Restrict the output to the lines below starting at the one that contains "Keep writing the" and ending at the one that contains "JUST_INSIDE = 0.01 * MM", and restate them word for word, both ends included.

___ Data shown ___

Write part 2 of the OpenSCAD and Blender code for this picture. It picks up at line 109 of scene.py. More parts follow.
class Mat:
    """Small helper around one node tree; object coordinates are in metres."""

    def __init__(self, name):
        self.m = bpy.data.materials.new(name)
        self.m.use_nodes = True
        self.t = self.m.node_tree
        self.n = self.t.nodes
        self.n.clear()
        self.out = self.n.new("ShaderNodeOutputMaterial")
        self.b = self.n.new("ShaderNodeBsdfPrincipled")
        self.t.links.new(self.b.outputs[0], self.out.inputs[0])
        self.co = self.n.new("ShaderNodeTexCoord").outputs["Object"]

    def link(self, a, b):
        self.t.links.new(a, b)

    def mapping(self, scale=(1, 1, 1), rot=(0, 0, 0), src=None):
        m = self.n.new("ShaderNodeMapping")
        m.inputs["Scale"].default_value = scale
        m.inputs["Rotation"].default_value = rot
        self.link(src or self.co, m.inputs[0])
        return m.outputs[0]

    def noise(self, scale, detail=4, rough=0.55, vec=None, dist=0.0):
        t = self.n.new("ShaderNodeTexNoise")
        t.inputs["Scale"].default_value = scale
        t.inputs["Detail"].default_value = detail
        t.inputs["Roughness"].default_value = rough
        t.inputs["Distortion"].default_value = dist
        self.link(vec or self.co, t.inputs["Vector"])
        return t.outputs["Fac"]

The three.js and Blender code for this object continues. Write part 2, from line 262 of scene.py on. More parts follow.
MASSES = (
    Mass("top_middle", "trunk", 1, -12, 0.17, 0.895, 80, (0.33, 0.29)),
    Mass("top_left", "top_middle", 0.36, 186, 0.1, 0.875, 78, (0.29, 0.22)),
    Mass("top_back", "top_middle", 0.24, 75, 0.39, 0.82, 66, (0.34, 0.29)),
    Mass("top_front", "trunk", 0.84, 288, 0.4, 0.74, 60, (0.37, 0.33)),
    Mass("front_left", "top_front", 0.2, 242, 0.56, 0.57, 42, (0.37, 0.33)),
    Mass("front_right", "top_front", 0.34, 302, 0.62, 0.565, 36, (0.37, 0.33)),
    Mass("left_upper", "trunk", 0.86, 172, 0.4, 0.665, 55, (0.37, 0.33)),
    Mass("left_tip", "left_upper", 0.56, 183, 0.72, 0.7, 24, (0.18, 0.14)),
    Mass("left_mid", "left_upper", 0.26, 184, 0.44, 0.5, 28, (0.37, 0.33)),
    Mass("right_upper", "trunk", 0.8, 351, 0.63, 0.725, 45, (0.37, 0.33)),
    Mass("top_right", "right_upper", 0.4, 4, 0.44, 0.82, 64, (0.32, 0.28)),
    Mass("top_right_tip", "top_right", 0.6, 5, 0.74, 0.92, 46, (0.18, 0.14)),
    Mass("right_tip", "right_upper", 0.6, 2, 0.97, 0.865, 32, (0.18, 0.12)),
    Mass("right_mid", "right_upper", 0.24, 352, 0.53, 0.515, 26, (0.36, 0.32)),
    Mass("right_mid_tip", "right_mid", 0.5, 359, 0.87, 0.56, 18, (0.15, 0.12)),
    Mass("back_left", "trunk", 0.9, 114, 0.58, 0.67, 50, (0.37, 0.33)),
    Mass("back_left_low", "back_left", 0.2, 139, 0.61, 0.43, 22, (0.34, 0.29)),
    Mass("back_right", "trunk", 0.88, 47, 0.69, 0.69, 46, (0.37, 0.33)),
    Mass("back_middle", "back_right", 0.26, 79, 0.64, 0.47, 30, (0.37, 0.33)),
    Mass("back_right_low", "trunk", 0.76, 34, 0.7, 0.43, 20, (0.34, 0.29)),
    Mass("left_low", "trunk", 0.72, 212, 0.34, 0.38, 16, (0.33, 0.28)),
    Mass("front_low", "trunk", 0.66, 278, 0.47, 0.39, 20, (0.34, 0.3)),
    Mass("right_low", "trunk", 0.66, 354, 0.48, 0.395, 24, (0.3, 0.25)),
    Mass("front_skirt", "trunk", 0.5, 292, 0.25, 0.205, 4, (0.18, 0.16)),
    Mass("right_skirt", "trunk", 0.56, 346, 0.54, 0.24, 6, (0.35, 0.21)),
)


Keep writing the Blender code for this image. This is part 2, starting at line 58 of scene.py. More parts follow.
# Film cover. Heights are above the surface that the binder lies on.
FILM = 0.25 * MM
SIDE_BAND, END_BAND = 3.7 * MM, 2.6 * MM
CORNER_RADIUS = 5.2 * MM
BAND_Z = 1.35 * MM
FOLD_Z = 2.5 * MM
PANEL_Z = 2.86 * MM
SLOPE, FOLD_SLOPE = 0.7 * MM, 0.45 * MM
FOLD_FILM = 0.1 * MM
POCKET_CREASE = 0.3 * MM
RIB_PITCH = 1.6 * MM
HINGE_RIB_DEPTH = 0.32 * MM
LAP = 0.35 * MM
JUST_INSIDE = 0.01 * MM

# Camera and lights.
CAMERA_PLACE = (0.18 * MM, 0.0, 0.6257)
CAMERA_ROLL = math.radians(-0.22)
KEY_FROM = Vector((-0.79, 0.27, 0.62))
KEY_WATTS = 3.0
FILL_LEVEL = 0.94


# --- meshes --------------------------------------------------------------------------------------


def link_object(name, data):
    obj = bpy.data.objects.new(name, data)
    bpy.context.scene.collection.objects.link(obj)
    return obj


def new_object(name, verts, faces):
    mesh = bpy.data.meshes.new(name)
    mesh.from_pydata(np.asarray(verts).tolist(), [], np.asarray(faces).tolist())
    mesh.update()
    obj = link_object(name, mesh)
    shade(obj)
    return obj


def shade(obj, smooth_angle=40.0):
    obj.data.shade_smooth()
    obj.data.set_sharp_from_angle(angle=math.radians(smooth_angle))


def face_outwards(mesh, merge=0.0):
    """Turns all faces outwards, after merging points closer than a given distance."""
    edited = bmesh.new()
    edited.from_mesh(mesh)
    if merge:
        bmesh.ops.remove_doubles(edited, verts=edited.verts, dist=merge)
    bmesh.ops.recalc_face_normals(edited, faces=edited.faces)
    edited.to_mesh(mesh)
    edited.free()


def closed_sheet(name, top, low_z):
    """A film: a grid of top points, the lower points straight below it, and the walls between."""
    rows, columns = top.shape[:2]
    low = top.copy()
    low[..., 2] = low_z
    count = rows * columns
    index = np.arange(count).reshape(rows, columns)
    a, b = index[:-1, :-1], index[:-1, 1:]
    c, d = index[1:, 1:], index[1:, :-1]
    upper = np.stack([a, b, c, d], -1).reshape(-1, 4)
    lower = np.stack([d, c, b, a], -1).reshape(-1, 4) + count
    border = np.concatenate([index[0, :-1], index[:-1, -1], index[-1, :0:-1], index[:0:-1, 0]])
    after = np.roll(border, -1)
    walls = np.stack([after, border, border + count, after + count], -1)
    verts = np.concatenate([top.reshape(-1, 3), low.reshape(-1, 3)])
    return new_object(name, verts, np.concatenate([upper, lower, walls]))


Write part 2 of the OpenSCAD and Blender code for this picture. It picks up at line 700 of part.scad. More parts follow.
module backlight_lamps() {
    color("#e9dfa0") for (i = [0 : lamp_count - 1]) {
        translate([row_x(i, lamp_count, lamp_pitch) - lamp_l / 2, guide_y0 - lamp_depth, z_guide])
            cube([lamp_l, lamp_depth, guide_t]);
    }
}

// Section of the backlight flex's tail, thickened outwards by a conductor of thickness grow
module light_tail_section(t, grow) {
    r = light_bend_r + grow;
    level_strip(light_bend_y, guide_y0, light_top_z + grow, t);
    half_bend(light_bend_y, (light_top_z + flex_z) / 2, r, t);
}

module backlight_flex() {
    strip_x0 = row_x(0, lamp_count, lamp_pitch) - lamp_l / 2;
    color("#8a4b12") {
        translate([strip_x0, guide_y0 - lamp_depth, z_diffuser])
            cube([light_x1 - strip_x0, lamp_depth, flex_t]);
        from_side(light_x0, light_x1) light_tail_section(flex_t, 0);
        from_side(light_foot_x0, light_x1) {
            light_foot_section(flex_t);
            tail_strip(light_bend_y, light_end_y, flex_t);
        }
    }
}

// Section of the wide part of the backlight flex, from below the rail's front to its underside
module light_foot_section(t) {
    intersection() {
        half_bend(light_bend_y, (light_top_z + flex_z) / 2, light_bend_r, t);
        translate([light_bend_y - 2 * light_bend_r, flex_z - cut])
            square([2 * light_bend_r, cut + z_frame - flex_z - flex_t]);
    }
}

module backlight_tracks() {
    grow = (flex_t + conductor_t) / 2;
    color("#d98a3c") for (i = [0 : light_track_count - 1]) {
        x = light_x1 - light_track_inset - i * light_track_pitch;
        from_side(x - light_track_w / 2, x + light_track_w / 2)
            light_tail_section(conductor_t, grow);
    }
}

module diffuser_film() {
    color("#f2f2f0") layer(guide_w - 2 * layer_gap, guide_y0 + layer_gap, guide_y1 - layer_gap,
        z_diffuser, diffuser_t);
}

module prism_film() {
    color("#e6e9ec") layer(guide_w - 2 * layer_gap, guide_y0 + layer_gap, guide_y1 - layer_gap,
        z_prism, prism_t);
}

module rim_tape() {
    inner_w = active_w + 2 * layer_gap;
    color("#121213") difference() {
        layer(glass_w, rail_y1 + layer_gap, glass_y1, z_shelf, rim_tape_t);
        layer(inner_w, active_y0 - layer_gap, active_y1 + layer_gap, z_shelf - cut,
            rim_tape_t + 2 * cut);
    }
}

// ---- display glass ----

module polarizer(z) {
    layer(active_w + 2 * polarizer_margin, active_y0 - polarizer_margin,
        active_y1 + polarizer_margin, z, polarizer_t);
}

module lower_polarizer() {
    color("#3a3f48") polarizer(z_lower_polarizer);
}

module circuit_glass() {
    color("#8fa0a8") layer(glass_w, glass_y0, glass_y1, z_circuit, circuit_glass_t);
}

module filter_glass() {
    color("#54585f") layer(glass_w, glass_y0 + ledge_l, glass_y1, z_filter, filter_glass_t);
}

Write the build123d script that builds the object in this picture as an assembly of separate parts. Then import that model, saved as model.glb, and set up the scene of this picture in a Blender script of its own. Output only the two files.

___

**The output**
Keep writing the Blender code for this image. This is part 2, starting at line 58 of scene.py. More parts follow.
# Film cover. Heights are above the surface that the binder lies on.
FILM = 0.25 * MM
SIDE_BAND, END_BAND = 3.7 * MM, 2.6 * MM
CORNER_RADIUS = 5.2 * MM
BAND_Z = 1.35 * MM
FOLD_Z = 2.5 * MM
PANEL_Z = 2.86 * MM
SLOPE, FOLD_SLOPE = 0.7 * MM, 0.45 * MM
FOLD_FILM = 0.1 * MM
POCKET_CREASE = 0.3 * MM
RIB_PITCH = 1.6 * MM
HINGE_RIB_DEPTH = 0.32 * MM
LAP = 0.35 * MM
JUST_INSIDE = 0.01 * MM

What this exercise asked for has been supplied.